Mr. Lee seeks an hourly rate of $350. Given his longevity at the bar, his experience with wage and hours claims, the recent written client retainer letters he submitted shows a billing rate of $350, as well as the fees awarded in comparable matters, an hourly rate of $350 is reasonable.

Indeed, it is the fee allowed in a comparable wage and hours case involving Mr. Lee. Kok Wong v. Hunda Glass Corp., et al., 09 Civ. 4402, a decision by U.S. Magistrate Judge Ellis on September 1, 2010. Based on the foregoing, the Court finds that the hourly rate of $350 sought by Mr. Lee and his partner, Mr. Kraselnik, is fair and reasonable.

Hours Expended

As indicated, this was not a very complicated case; it is a simple and straightforward a matter as an FLSA case can be. There was one plaintiff, two individual defendants and one corporation. Only two depositions were taken, and a limited number of documents were produced. The only moving parts in the litigation were the number of hours worked, and the amount of compensation received during the 8 months that plaintiff worked for defendants. The case was well within the range of Mr. Lee, who is quite familiar with wage and hours cases, the legal requirements involved, and the work necessary to prepare and try such a case.
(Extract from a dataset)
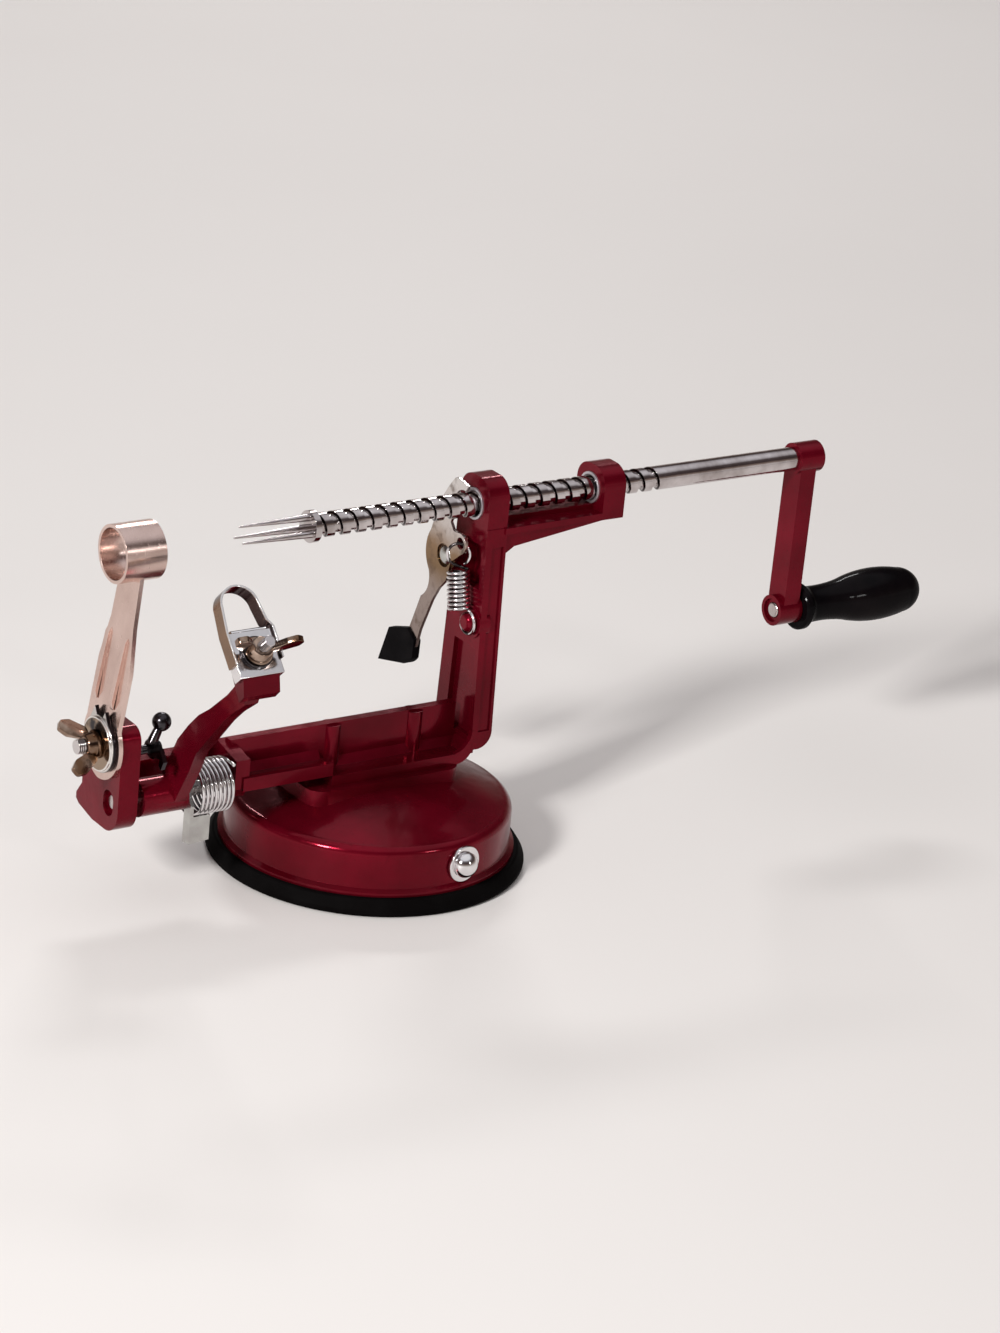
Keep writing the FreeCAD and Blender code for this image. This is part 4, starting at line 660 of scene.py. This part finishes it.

Youngha Chiang claims 94 hours, expended during the three week period from February 18 to March 9. Her work is described as: "Review case for trial preparation/trial preparation/and trial." These descriptions are not adequate. Moreover, all of the claimed time is redundant and duplicative to the 76 hours Mr. Lee claimed for the same work during the same period and the 14 hours Mr. Kraselnik claimed, as well. There was no need for a total of 184 hours spent in trial preparation. The Court personally observed what Youngha Chiang did at trial. Mr. Lee conducted the entire trial; he opened and closed; he examined and cross-examined all witnesses; he was completely in charge. Youngha Chiang did not participate as trial counsel; at best, she was a spectator. The Court disallows all of the time claimed for Youngha Chiang. It is the same time claimed by Mr. Lee and Mr. Kraselnik. In a simple, straightforward case like this, however, only one trial attorney was necessary.

With respect to Mr. Kraselnik's 41.3 hours, the bulk of that time was spent in discussing the case with Mr. Lee, or reviewing documents prepared by Mr. Lee or in "Trial Preparation," although he did not participate at trial. Other entries included: "Provide comments," "Discussions regarding deposition strategies. Review file," "Internal discussions," "Review draft pretrial documents." None of this work was necessary. The case was well within the abilities of Mr. Lee, who is fully competent.

A client like Mr. Chen, who was working for a minimum wage, could not afford two or three lawyers. He took his case to one qualified lawyer, Mr. Lee. The fact that Mr. Lee decided to talk or consult with others should not redound to his firm's great benefit, at the expense of defendants. Mr. Kraselnik did spend 2.8 hours in preparing and revising the complaint, attending to its service on the three defendants. Those hours will be allowed at $350 for a total of $980, but the Court will not allow the balance of the time claimed.

With regard to Mr. Lee's hours, they are excessive for the work done. For example, on May 3, 2010, Mr. Lee expended .6 hours on: "Prepare notice of change of address to the Court." Status conferences with the Court on August 31 and October 4 are billed at 1.5 hours on each occasion. The Court's diary of those same dates reflects that each conference only took 15 minutes. The time spent for deposition preparation of one of the defendants, Judy Wu, and preparation of the plaintiff are excessive. Certainly, Mr. Kraselnik's time claimed for preparing for Ms. Wu's deposition is duplicative. Furthermore, he did not depose her, Mr. Lee did. Time spent on "pretrial memo of law," "jury questionnaire and verdict sheets" is also excessive. An attorney with Mr. Lee's experience and knowledge of the wage and hours law should have these standard materials readily available, especially for a case which is so simple and direct. Finally, as previously indicated, much of the time expended was due to the unrealistic value Mr. Lee put on the case. Plaintiff prevailed and the jury returned a verdict in his favor; but the victory was a very limited one. The jury rejected plaintiff's arguments that he worked 10 hours per day; and that he worked half days in addition to five full days. Further, the jury found that defendants did not willfully violate New York State law. Upon calculation, the jury's verdict resulted in a very modest, almost de minimis recovery of $4,665.98. It is not reasonable to continue to pursue an unreasonable goal, run up hours, and seek reimbursement from defendants for every hour expended. The Fair Labor Standards Act ("FLSA") was not designed to create a windfall for attorneys. See Farrar v. Hobby, 506 U.S. 103, 115 (1992). The Court can consider the degree of success obtained in deciding what is a reasonable fee. In light of the limited success, and the unfair result which would arise from awarding the fees for hours spent in pursuit of an unreasonable goal, the Court must reduce the fee allowed.

The Court determines that a reduction of 40% in the hours claimed by Mr. Lee from 309.7 hours to 186 hours would be sufficient to cover the reasonable hours expended. The reduction addresses the excessiveness of the hours for the tasks performed, the redundancy of hours claimed by three attorneys for doing the work which one attorney could have done, and the time spent in pursuit of an inflated target. The reduction eliminates the windfall that Mr. Lee would otherwise enjoy.

The reasonable rate of $350/hr. applied to the reasonable hours allowed (186) results in an allowance of $65,100 for Mr. Lee. The value of Mr. Kraselnick's service is $980. The Court will allow expenses of $2,051.14, but disallows Mr. Lee's claim for subway fare and lunch money expended during the trial in the amount of $105.44. The total amount of attorney's fees allowed is $65,100 (Mr. Lee), plus $980 (Mr. Kraselnick), for a total of $66,080, plus expenses of $2,051.14, for a total of $68,131.14.